──────── DATASET SECTION

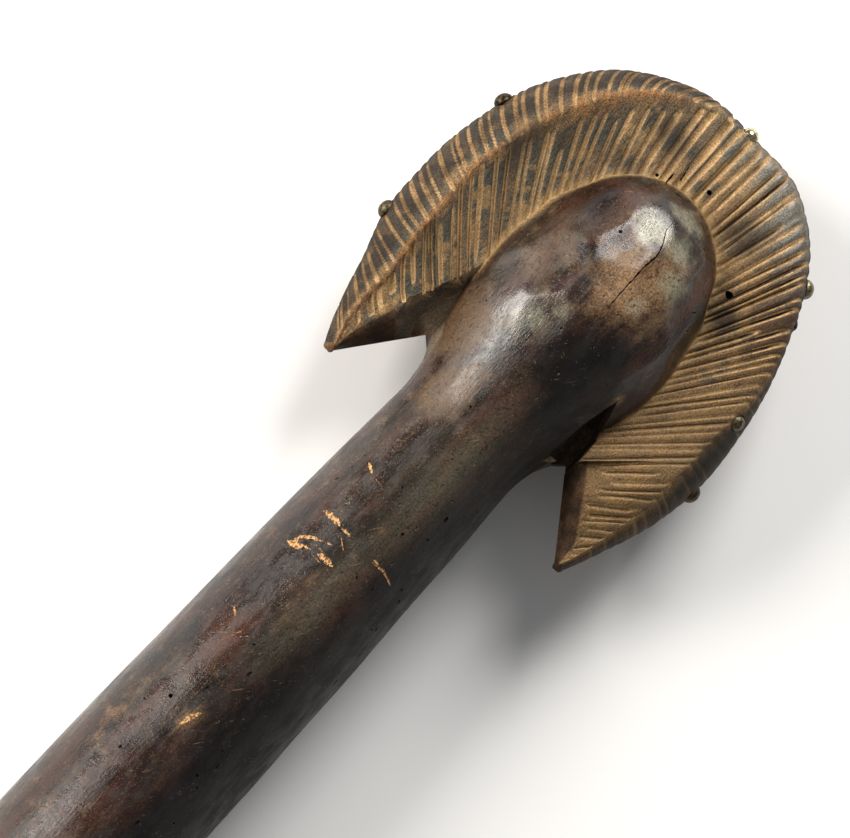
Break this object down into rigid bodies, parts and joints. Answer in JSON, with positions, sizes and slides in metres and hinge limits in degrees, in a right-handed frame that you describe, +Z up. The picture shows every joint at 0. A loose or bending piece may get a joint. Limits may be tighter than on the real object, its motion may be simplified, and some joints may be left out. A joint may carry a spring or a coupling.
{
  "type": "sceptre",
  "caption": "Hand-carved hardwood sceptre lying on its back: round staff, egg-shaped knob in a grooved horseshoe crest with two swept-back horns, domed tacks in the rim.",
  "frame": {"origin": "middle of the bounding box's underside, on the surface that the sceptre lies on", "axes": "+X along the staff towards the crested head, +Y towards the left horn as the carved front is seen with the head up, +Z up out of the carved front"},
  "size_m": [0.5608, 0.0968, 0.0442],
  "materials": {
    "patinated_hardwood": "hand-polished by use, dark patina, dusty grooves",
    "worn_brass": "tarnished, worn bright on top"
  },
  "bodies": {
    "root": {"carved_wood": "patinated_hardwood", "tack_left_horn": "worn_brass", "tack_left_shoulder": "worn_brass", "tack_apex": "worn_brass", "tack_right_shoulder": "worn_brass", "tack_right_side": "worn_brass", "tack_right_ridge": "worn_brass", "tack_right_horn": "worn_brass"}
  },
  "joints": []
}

────────────────

__WHAT IS EXPECTED__: Write out the entire listing exactly.

__EXERCISE RESULT__:
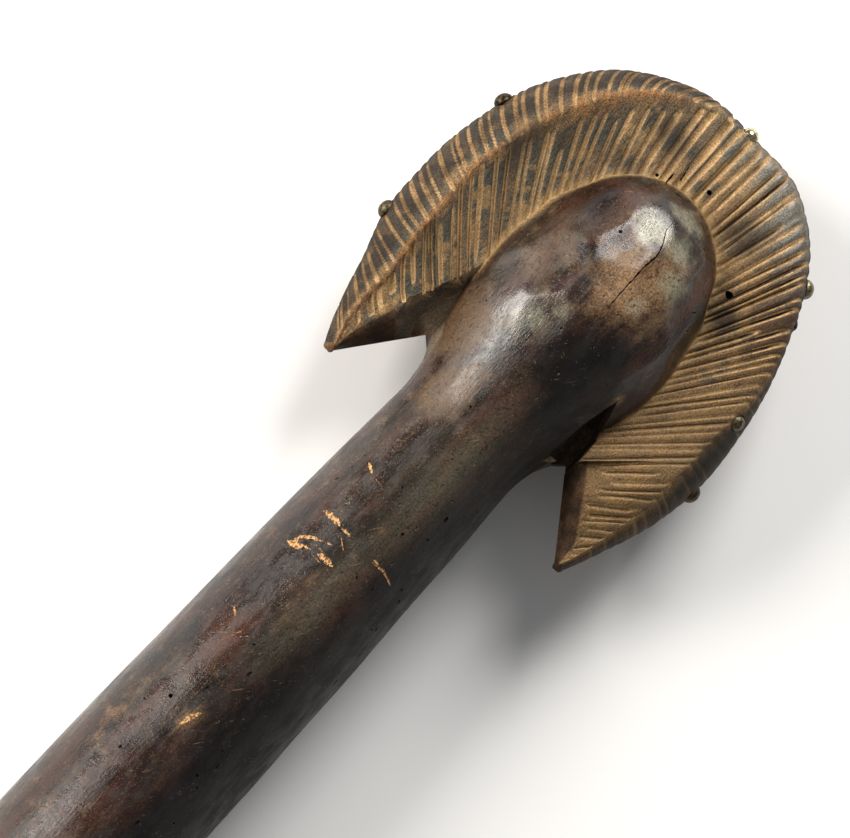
Break this object down into rigid bodies, parts and joints. Answer in JSON, with positions, sizes and slides in metres and hinge limits in degrees, in a right-handed frame that you describe, +Z up. The picture shows every joint at 0. A loose or bending piece may get a joint. Limits may be tighter than on the real object, its motion may be simplified, and some joints may be left out. A joint may carry a spring or a coupling.
{
  "type": "sceptre",
  "caption": "Hand-carved hardwood sceptre lying on its back: round staff, egg-shaped knob in a grooved horseshoe crest with two swept-back horns, domed tacks in the rim.",
  "frame": {"origin": "middle of the bounding box's underside, on the surface that the sceptre lies on", "axes": "+X along the staff towards the crested head, +Y towards the left horn as the carved front is seen with the head up, +Z up out of the carved front"},
  "size_m": [0.5608, 0.0968, 0.0442],
  "materials": {
    "patinated_hardwood": "hand-polished by use, dark patina, dusty grooves",
    "worn_brass": "tarnished, worn bright on top"
  },
  "bodies": {
    "root": {"carved_wood": "patinated_hardwood", "tack_left_horn": "worn_brass", "tack_left_shoulder": "worn_brass", "tack_apex": "worn_brass", "tack_right_shoulder": "worn_brass", "tack_right_side": "worn_brass", "tack_right_ridge": "worn_brass", "tack_right_horn": "worn_brass"}
  },
  "joints": []
}